Readers won’t find the glory here, only the sorrow. The professor in Kansas, the one whose wife got kicked out of the CPUSA, was one of the colonizers. The Party ordered him to go to Pittsburgh to be a union organizer and Party recruiter in a steel mill. His wife and child followed. “Ten years later my world was in ruins,” he said. The steelworkers did not respond to his Marxist-Leninist coaxing. “I wasn’t radicalizing anybody in the mill.” Looking back, he thinks he and other secret Communists were in too much of a hurry to start the revolution. “We could, and did, act often in such stupid, brutal ways because we imagined ourselves always in a revolutionary situation. When we weren’t at all.” The Reds stirred things up; their efforts fizzled; and then “the people we had hurt along the way came back at us hurling bricks and bats.”

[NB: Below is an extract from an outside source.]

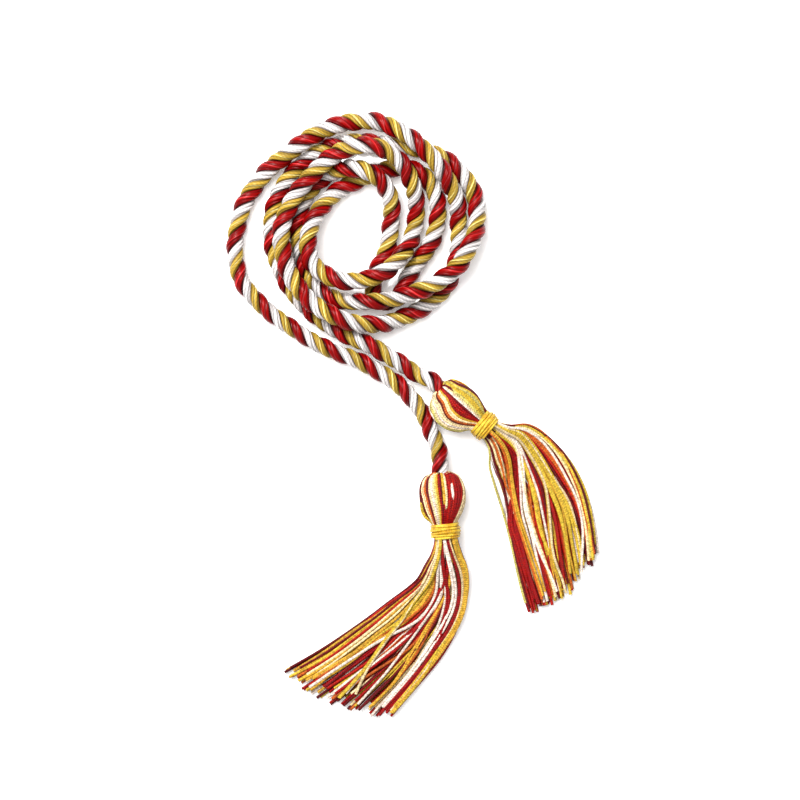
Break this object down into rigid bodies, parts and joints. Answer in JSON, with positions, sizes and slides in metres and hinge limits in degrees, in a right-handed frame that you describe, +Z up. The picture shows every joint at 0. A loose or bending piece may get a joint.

The author’s introduction to the new edition alludes to there being, in our time, “no existing model” of “a socialist society to which a young radical can hitch a star.” This is another way of saying, without quite saying, that a wall in Berlin came down and Soviet Communism, having failed as an economic system, died. Emulating those who believed in it — the “beautiful losers” of this book — hardly seems like a recipe for success. Maybe there is a silver lining there for supporters of democracy.